Also gab ich auf. Er aß das, zu dem ich ihn bringen konnte. Dann ging er spielen, während ich am Tisch zusammensackte und versuchte, die Reste zu genießen, die ich für mich zusammengewürfelt hatte. Anstelle von lebhaften Gesprächen starrte ich nun beim Abendessen aber nur noch die Wände ausdruckslos an und fühlte mich leer.
Klar, zum Teil war dieses Verhalten sicherlich ein Anzeichen von Depression, die ich mit Hilfe von Medikamenten und Bewegung zu bewältigen versuchte. Schließlich gilt der Tod eines Ehepartners oder einer Ehepartnerin als das turbulenteste Ereignis, das einem im Laufe des Lebens widerfahren kann. Aber vieles davon hatte auch damit zu tun, dass ich mich erst noch an meine neuen Lebensumstände anpassen und lernen musste, mich an die scheinbar endlosen Gesprächsschleifen mit einem Kleinkind zu gewöhnen. Mein Sohn hatte nämlich – abgesehen von einigen Sätzen – kein Interesse daran, Zeit mit mir zu verbringen. Das ist ja auch total normal für sein Alter. Er war dabei seine eigene, klar von mir abgegrenzte Identität zu entwickeln und sich so von mir abzunabeln. Und das konnte ich ihm ja schließlich nicht verübeln.
Manchmal graute es mir vor unserer gemeinsamen Zeit, weil wir so viel davon hatten. Ich hasste mich für diese Gefühle. Wie es aber bei den meisten Dingen der Fall ist, wird die Lage nach einer Weile besser. Er ist jetzt älter und erzählt mir eifrig vom Bestehen seiner Schwimmprüfung und vom Spielzeug, das er sich mit seinem Freund Leo teilt. Sobald er mir aber von bestimmten Tagesabschnitten erzählt hat, war’s das auch schon. Ich zwinge aber ein aufblühendes, glückliches Kind doch nicht dazu, seiner Mutter Gesellschaft zu leisten, nur weil sie es leid ist, allein zu sein. Das ist in jeder Hinsicht falsch und ungerecht; also mache ich weiter. Ich bereite bloß eine Portion Essen zu. Ich schaue mir Fotos meines Mannes an und überlege, was hätte sein können und sollen und denke an das, was in den letzten fünf – ach so ruhmreichen– Jahren tatsächlich passiert ist.
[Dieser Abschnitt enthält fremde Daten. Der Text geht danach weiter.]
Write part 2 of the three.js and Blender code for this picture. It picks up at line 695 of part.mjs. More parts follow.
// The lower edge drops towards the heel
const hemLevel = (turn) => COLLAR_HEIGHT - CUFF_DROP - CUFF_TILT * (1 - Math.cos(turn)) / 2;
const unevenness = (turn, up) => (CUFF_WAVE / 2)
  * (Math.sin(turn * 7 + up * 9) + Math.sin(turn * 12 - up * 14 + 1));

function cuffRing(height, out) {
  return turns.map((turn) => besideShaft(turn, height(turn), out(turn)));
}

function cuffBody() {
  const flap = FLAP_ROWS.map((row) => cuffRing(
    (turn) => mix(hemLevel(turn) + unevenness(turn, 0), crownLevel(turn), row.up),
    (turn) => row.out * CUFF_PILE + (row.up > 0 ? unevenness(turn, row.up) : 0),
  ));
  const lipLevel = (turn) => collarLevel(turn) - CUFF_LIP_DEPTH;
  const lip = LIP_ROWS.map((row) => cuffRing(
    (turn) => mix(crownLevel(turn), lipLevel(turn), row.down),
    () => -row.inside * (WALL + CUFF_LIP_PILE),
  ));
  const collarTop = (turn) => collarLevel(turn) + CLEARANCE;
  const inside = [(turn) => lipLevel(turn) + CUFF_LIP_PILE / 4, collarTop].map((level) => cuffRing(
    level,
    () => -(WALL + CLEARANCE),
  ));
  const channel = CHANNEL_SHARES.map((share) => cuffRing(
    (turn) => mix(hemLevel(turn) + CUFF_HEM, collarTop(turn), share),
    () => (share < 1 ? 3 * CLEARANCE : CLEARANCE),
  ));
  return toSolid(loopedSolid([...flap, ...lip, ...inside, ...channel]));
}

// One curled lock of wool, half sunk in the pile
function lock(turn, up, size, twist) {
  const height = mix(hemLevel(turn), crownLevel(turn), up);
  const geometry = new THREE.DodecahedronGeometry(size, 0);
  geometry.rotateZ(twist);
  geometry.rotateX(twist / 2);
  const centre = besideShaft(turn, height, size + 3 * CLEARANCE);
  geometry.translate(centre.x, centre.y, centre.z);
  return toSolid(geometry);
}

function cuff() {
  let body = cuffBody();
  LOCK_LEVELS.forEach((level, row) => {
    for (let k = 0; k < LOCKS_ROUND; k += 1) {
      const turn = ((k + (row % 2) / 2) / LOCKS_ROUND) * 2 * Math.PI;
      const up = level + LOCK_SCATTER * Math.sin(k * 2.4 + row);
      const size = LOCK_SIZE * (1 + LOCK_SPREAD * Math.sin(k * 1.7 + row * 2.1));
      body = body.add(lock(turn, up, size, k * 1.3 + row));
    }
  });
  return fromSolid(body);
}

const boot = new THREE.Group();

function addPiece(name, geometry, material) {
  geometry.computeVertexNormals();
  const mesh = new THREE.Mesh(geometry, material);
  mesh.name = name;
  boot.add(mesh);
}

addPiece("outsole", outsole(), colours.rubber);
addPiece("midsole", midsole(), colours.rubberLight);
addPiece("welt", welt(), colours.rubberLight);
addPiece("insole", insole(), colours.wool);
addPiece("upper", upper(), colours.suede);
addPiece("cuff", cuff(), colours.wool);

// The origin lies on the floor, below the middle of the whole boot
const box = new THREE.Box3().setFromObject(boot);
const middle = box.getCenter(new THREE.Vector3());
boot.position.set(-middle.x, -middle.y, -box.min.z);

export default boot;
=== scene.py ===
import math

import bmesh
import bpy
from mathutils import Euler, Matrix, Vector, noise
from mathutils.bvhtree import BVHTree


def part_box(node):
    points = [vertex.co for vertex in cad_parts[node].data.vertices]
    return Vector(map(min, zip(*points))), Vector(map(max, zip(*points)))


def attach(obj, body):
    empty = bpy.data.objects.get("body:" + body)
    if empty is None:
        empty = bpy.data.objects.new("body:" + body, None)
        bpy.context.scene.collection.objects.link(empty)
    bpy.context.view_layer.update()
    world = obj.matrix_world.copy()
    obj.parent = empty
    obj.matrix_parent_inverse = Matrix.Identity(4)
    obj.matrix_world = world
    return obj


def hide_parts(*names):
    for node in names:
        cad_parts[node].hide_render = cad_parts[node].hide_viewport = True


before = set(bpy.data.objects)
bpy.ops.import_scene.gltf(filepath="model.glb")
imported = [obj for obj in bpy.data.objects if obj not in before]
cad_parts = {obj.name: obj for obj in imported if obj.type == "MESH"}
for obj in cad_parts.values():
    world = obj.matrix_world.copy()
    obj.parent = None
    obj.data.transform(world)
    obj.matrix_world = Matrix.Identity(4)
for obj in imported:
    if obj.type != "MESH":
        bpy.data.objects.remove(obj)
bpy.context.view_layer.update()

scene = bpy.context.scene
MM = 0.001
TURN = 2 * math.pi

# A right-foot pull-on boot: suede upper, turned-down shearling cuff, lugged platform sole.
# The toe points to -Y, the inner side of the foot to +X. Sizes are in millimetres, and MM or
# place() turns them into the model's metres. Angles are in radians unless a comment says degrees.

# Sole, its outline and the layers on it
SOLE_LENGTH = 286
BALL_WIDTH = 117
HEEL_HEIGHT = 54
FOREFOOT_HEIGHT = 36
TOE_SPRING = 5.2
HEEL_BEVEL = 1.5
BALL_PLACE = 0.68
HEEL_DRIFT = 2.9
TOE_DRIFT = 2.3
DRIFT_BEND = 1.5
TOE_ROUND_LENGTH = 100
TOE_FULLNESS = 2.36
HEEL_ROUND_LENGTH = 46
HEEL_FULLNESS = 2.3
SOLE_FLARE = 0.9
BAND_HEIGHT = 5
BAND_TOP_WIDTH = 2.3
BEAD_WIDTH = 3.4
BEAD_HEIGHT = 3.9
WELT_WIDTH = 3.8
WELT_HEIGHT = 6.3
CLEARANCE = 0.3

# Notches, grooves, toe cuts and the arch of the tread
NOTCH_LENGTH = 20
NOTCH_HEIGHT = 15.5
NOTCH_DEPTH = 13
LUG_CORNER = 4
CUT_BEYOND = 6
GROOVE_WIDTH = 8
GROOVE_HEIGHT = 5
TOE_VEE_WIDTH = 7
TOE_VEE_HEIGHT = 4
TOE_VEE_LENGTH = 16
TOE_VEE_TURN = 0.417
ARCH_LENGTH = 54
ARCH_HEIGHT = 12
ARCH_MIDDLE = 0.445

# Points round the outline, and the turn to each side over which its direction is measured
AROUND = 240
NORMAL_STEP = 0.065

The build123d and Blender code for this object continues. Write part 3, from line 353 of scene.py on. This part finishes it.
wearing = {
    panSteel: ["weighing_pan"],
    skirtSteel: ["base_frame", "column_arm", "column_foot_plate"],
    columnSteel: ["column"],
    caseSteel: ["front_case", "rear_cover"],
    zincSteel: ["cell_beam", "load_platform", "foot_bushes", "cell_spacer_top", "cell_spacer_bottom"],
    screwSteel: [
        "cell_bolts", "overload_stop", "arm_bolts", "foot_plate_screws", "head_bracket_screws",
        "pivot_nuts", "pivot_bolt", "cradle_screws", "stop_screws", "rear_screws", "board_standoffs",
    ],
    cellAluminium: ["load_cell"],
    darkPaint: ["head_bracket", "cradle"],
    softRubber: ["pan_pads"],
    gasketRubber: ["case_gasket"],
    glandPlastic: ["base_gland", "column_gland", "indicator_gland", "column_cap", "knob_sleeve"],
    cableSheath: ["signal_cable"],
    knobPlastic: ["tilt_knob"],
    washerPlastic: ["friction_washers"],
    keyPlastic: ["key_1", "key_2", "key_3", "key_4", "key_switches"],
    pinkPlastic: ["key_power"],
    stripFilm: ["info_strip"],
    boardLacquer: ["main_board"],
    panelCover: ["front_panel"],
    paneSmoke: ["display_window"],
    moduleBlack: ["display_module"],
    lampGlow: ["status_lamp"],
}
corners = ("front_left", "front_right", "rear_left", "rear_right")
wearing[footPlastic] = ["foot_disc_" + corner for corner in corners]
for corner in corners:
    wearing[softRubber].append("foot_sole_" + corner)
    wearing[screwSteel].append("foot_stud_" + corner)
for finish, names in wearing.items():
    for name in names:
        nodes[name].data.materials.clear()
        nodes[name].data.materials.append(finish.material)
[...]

Fairerweise muss ich zugeben, dass ich oft persönlich schuld an versäumten Gelegenheiten bin. Ich bin diejenige, die sich gegen Verabredungen sträubt, die davor zurückschreckt, „wieder ins kalte Dating-Wasser zu springen“, wozu eine Freundin mich immer wieder ermutigt. Und je länger ich mich in meiner Wohnung verstecke, desto mehr schotte ich mich von allem ab, was draußen so passiert. Wie wird das erst sein, wenn Alex älter ist und anfangen wird, das Hause zu verlassen, wenn es ins Ferienlager, in die Schule und so weiter geht? Ich versuche, der Ursache meiner Angst und meines Widerstandes, neue Bekanntschaften zu schließen, auf den Grund zu gehen und daraus schlau zu werden. Justin hätte sicher nicht gewollt, dass ich den Rest meines Lebens einsam bin und allein essen muss. Und je älter ich werde, desto weniger Optionen stehen mir zur Auswahl; Daten ist kein Kinderspiel; das hat sich aber wahrscheinlich bereits herumgesprochen.
Vielleicht ist aber die Zeit für neue Gerichte mit neuen Männern gekommen – aber nur vielleicht.